What you will do
Locate each line with the string "their" in the listing below and copy it.

====================

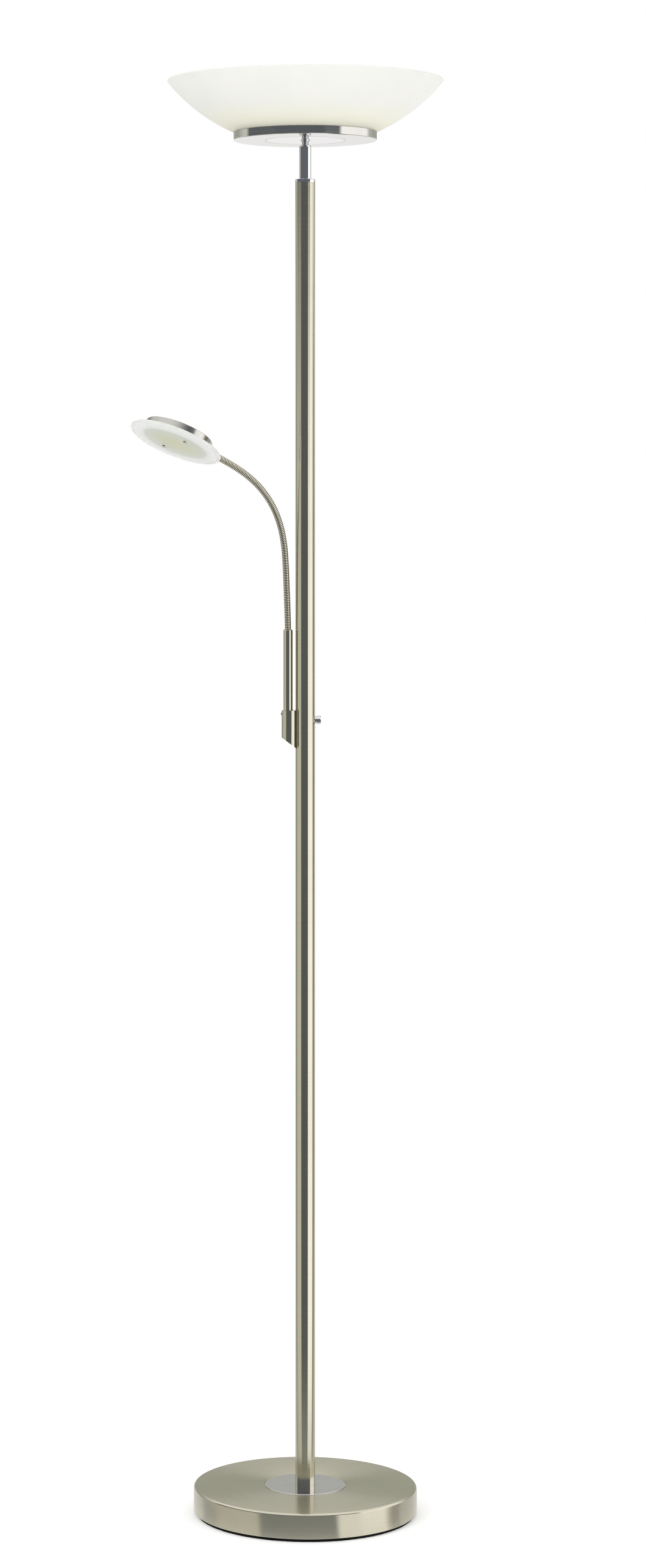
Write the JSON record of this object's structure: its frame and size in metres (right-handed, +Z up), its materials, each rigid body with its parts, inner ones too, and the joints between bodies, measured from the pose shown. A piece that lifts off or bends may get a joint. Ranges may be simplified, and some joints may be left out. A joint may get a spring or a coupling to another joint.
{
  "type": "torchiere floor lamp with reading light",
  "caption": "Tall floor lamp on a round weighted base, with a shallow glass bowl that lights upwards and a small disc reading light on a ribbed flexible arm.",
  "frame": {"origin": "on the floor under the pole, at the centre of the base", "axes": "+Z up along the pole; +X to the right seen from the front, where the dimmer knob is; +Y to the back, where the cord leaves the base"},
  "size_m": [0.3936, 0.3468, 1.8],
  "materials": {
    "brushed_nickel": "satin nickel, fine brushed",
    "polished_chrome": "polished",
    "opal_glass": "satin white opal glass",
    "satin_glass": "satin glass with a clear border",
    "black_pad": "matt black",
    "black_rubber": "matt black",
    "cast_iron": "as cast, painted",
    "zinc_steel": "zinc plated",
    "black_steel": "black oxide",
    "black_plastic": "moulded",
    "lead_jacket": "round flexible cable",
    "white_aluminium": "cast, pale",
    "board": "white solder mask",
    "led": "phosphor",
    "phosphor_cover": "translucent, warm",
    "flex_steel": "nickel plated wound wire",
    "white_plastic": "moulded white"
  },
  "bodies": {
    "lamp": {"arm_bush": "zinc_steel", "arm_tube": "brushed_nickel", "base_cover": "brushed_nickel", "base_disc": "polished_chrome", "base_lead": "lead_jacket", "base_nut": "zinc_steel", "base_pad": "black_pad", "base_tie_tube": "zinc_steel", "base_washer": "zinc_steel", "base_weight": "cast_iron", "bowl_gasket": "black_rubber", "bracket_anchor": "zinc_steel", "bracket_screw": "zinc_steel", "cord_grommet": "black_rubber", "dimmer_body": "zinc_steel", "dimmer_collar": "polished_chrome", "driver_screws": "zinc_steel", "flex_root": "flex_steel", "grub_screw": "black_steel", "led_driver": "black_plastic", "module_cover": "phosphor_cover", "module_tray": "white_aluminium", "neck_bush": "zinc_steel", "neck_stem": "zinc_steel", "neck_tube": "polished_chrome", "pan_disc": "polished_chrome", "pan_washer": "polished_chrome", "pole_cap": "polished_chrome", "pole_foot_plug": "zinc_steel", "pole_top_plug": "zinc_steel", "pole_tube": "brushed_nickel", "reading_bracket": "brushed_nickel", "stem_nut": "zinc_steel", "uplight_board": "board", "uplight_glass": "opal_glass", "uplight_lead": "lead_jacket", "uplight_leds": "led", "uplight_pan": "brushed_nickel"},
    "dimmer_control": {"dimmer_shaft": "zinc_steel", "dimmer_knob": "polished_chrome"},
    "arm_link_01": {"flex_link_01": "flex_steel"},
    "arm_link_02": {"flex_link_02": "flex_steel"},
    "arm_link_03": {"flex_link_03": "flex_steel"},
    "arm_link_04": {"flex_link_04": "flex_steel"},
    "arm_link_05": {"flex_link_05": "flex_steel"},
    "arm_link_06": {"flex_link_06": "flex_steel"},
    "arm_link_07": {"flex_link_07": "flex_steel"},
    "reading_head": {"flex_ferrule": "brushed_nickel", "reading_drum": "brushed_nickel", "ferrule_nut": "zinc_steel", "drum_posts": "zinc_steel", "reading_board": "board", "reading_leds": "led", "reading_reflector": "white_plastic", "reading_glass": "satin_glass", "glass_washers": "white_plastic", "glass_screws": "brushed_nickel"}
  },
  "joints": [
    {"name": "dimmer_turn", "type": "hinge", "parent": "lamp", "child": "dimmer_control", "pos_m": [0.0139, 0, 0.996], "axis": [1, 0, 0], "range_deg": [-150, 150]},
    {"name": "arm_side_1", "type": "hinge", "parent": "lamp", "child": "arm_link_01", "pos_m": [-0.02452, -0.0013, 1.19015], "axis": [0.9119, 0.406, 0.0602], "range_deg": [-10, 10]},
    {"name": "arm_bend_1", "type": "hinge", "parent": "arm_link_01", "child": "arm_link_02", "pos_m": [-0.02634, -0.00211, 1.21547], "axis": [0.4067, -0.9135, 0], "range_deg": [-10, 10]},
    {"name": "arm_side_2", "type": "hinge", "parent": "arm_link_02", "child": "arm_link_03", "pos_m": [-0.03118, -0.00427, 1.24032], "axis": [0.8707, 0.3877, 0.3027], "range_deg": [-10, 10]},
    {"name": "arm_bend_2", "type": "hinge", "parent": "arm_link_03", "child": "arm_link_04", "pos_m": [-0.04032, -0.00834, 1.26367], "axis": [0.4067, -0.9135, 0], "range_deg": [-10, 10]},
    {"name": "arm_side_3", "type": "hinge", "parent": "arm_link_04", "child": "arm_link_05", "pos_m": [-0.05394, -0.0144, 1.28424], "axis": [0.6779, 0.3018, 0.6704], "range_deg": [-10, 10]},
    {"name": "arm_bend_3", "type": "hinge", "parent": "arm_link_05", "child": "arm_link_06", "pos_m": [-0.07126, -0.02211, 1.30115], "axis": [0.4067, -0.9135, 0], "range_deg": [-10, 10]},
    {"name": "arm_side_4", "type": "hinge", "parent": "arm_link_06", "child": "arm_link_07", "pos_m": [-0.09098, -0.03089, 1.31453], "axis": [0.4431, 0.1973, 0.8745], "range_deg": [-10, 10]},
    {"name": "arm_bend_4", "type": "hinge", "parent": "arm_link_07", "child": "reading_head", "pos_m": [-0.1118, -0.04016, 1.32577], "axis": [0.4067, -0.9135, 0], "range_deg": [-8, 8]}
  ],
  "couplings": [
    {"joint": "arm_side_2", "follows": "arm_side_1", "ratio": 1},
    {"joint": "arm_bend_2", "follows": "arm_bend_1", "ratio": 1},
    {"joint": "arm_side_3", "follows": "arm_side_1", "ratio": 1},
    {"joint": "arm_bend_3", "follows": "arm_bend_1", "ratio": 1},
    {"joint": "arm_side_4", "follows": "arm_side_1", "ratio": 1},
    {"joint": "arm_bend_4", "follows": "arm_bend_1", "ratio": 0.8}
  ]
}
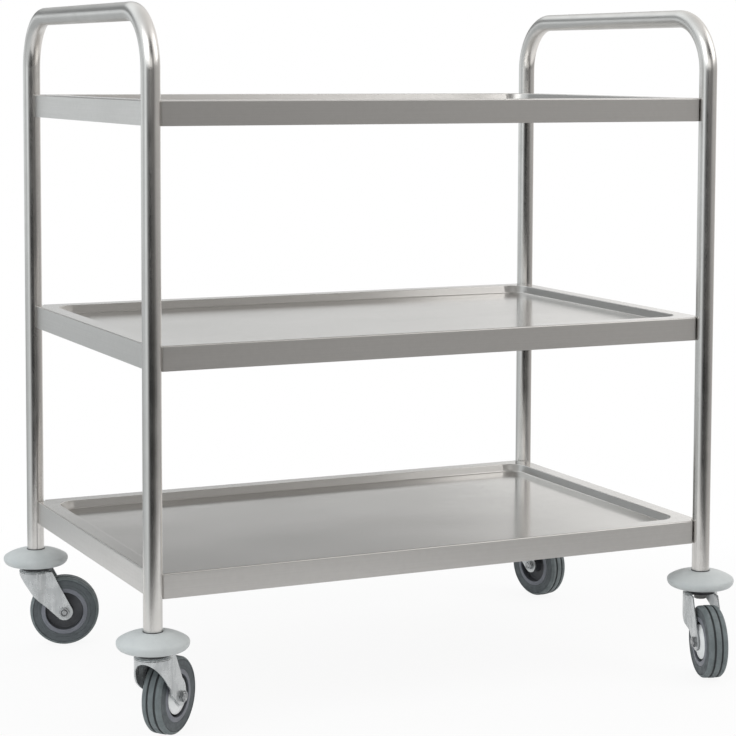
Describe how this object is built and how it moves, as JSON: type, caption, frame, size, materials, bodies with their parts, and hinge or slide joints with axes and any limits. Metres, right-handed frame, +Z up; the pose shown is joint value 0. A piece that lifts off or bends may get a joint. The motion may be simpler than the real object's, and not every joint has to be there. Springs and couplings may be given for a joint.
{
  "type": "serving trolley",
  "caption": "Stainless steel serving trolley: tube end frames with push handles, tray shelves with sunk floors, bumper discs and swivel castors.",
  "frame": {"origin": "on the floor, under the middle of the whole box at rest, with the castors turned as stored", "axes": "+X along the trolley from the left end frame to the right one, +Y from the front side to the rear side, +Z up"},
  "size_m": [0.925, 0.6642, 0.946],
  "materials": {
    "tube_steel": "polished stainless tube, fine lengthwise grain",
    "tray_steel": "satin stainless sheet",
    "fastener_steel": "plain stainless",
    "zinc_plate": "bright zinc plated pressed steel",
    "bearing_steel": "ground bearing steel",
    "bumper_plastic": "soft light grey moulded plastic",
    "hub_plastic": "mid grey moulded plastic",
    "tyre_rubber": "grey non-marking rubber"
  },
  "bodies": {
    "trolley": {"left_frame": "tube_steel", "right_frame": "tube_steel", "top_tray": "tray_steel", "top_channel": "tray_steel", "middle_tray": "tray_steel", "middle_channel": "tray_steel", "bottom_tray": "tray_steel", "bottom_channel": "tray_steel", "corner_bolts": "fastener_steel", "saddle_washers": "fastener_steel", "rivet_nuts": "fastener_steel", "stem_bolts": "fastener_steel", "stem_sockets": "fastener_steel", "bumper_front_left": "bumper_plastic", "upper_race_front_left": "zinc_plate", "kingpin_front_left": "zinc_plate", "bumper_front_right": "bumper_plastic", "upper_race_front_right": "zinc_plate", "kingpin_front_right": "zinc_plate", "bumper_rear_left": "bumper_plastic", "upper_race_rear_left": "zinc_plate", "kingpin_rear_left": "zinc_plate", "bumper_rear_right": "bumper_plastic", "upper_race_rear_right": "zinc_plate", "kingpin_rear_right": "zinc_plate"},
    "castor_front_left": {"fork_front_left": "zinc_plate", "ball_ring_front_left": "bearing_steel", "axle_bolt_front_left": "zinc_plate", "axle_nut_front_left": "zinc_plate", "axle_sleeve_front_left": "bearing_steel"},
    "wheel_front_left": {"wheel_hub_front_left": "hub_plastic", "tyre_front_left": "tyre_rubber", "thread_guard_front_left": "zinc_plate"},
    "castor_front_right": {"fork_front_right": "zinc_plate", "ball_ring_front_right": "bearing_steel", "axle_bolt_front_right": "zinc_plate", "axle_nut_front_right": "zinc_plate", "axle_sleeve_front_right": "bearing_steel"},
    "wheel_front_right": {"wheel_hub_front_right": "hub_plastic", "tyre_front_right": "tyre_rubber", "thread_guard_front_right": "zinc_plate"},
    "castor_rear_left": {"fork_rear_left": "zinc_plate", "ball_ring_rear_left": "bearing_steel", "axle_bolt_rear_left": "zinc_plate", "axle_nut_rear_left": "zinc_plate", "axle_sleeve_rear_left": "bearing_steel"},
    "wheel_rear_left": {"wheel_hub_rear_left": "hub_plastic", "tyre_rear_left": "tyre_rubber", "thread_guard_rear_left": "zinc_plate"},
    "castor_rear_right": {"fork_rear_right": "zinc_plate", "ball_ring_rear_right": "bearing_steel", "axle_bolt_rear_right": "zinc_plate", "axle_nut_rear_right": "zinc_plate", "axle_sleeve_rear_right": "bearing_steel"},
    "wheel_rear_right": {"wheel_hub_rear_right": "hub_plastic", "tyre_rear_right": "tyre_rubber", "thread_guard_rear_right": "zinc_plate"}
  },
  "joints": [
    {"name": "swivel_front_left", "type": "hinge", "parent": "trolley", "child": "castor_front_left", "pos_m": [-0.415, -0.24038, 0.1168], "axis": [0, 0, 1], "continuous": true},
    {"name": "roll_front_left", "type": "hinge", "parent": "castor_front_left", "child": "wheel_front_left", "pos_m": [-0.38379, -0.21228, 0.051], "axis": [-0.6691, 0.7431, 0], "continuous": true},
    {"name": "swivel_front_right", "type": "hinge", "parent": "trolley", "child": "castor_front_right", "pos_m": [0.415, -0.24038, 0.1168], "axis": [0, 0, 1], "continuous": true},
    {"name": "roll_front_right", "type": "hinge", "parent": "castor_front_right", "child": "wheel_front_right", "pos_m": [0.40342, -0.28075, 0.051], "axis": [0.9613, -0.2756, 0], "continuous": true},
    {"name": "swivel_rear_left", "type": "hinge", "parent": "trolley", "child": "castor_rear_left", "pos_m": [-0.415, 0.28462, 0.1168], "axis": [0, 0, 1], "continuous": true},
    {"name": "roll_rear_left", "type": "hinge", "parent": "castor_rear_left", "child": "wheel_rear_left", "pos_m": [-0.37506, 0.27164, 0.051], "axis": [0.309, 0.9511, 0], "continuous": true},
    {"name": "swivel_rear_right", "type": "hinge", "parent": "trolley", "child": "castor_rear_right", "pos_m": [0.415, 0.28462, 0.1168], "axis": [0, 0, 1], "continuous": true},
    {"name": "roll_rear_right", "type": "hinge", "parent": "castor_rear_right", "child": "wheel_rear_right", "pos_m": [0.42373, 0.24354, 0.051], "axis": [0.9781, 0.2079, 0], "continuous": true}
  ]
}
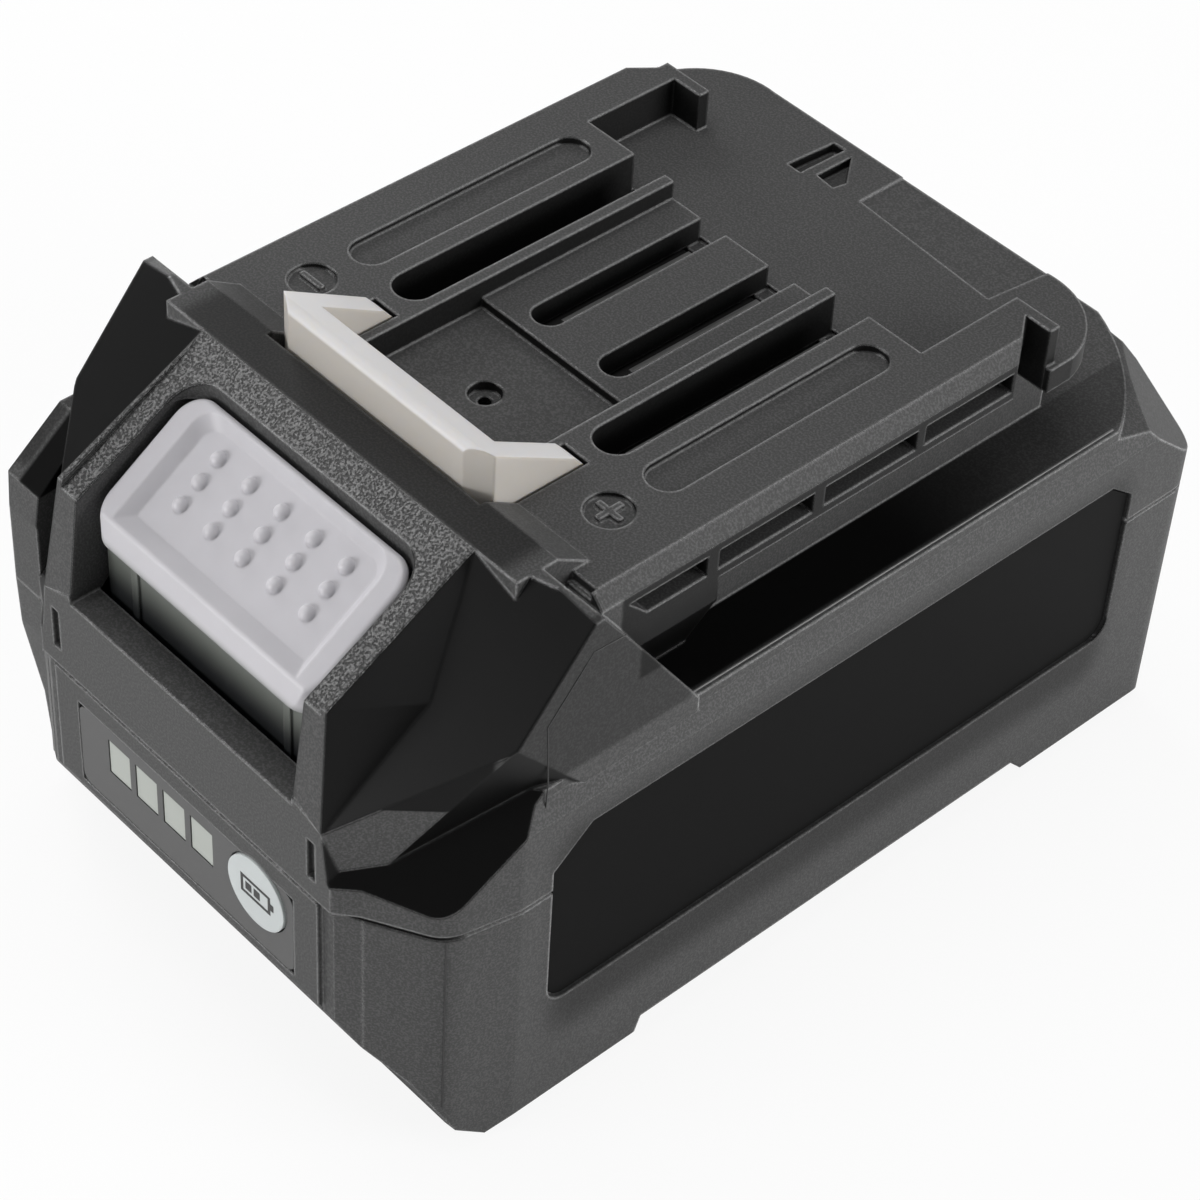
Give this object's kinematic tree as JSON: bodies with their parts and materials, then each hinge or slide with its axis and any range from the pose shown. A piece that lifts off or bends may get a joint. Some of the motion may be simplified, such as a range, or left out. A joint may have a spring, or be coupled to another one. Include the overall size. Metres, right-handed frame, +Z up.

====================

Correct response
Describe how this object is built and how it moves, as JSON: type, caption, frame, size, materials, bodies with their parts, and hinge or slide joints with axes and any limits. Metres, right-handed frame, +Z up; the pose shown is joint value 0. A piece that lifts off or bends may get a joint. The motion may be simpler than the real object's, and not every joint has to be there. Springs and couplings may be given for a joint.
Give this object's kinematic tree as JSON: bodies with their parts and materials, then each hinge or slide with its axis and any range from the pose shown. A piece that lifts off or bends may get a joint. Some of the motion may be simplified, such as a range, or left out. A joint may have a spring, or be coupled to another one. Include the overall size. Metres, right-handed frame, +Z up.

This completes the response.